──────── Data excerpts ────────
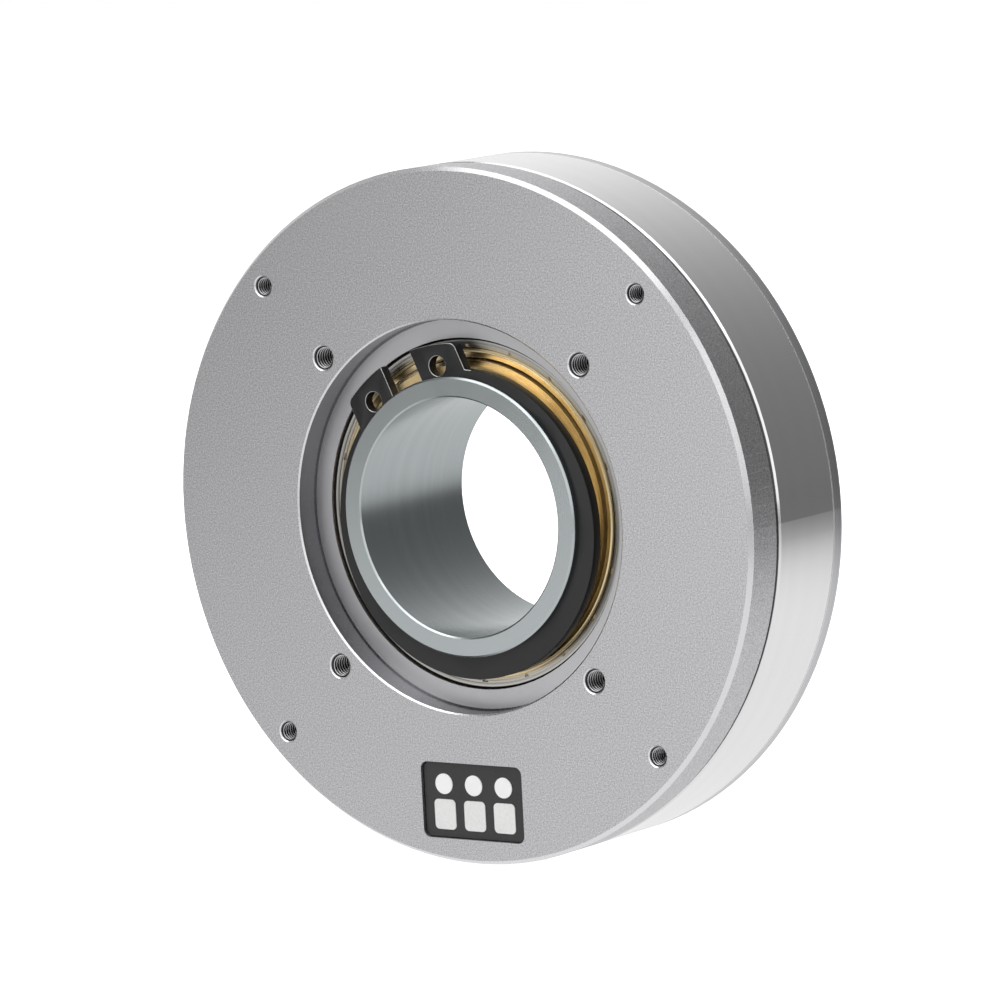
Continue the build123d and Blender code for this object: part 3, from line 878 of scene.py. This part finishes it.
────────
──────── Data excerpts ────────
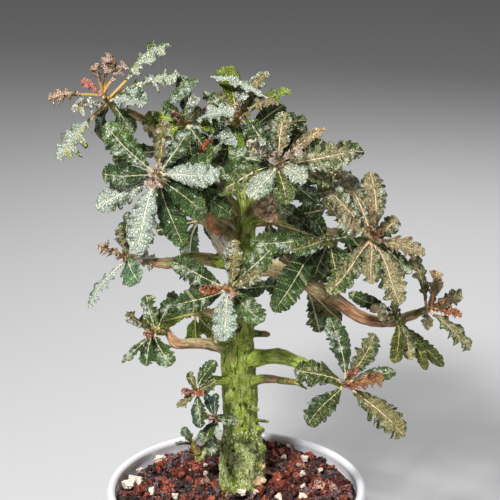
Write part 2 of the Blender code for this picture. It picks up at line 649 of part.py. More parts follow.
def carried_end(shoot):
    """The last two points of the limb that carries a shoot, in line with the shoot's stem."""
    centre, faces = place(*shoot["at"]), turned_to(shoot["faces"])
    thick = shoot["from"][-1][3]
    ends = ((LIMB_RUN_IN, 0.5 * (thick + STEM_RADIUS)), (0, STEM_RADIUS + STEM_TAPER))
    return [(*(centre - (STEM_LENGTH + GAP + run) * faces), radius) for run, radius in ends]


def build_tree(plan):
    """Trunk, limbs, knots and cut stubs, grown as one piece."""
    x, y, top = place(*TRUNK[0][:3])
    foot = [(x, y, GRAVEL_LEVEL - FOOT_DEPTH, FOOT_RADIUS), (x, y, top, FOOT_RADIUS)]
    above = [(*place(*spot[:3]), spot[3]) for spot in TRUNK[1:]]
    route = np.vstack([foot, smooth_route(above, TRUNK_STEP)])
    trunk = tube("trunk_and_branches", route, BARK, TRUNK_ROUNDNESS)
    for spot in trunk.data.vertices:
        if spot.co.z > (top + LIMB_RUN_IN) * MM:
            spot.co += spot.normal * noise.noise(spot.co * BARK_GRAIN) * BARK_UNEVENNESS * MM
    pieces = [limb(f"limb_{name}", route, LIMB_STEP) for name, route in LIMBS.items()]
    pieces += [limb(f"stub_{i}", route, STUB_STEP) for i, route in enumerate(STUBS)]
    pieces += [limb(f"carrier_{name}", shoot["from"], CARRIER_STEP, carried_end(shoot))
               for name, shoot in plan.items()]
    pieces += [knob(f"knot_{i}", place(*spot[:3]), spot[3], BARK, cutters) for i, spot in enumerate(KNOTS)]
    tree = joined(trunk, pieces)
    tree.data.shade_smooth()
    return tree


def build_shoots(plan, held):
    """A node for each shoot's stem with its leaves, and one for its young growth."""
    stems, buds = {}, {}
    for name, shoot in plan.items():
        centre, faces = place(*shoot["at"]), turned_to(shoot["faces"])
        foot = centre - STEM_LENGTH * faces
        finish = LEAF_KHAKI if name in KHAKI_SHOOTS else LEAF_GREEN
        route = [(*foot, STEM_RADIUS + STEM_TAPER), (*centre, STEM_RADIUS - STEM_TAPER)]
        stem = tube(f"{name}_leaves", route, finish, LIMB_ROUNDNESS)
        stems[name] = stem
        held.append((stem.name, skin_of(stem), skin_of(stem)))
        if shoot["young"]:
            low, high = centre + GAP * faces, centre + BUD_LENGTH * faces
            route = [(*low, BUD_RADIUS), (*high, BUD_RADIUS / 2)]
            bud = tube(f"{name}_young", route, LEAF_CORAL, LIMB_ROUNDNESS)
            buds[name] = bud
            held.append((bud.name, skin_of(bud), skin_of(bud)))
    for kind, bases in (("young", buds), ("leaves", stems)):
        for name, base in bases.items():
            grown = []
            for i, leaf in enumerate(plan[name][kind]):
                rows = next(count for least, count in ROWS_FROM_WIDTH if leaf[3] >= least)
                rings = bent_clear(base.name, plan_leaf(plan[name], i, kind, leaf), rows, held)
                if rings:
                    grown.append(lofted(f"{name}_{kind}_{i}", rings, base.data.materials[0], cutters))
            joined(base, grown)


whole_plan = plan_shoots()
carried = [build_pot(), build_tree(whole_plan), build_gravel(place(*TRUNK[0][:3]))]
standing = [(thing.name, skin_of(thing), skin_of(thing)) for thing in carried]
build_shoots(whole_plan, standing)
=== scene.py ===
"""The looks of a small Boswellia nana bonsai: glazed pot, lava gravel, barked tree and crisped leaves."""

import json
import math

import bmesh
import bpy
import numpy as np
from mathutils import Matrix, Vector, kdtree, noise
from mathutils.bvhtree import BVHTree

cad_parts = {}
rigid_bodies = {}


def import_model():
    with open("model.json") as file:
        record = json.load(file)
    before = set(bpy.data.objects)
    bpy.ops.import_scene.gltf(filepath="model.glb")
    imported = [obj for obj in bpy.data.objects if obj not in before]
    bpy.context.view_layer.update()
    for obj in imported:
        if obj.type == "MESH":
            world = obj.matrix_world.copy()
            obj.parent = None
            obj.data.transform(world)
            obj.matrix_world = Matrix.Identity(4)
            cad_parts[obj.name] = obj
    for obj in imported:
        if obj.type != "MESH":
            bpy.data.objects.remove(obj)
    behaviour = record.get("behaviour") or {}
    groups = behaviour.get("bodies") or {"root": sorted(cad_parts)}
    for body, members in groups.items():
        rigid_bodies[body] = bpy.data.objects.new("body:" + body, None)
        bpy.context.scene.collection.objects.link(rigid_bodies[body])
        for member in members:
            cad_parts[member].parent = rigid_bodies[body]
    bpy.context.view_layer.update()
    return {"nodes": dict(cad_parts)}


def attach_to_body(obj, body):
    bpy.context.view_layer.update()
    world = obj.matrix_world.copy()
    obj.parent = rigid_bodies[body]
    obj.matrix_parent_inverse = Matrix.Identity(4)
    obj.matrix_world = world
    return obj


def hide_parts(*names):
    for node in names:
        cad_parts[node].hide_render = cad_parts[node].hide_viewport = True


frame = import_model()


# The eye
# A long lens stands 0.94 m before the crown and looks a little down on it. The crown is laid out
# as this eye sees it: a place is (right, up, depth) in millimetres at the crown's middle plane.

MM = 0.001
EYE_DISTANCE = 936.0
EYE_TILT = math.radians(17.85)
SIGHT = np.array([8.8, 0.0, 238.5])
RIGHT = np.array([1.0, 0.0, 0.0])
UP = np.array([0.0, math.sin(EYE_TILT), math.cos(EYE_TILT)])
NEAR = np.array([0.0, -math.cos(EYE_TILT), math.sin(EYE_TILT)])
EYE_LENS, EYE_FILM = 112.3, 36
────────
Task:
Extract and output the part that opens with the line containing "whole_plan = plan_shoots()" and closes with the line containing "obj.matrix_world = Matrix.Identity(4)", unchanged, ends included.

Written solution:
whole_plan = plan_shoots()
carried = [build_pot(), build_tree(whole_plan), build_gravel(place(*TRUNK[0][:3]))]
standing = [(thing.name, skin_of(thing), skin_of(thing)) for thing in carried]
build_shoots(whole_plan, standing)
=== scene.py ===
"""The looks of a small Boswellia nana bonsai: glazed pot, lava gravel, barked tree and crisped leaves."""

import json
import math

import bmesh
import bpy
import numpy as np
from mathutils import Matrix, Vector, kdtree, noise
from mathutils.bvhtree import BVHTree

cad_parts = {}
rigid_bodies = {}


def import_model():
    with open("model.json") as file:
        record = json.load(file)
    before = set(bpy.data.objects)
    bpy.ops.import_scene.gltf(filepath="model.glb")
    imported = [obj for obj in bpy.data.objects if obj not in before]
    bpy.context.view_layer.update()
    for obj in imported:
        if obj.type == "MESH":
            world = obj.matrix_world.copy()
            obj.parent = None
            obj.data.transform(world)
            obj.matrix_world = Matrix.Identity(4)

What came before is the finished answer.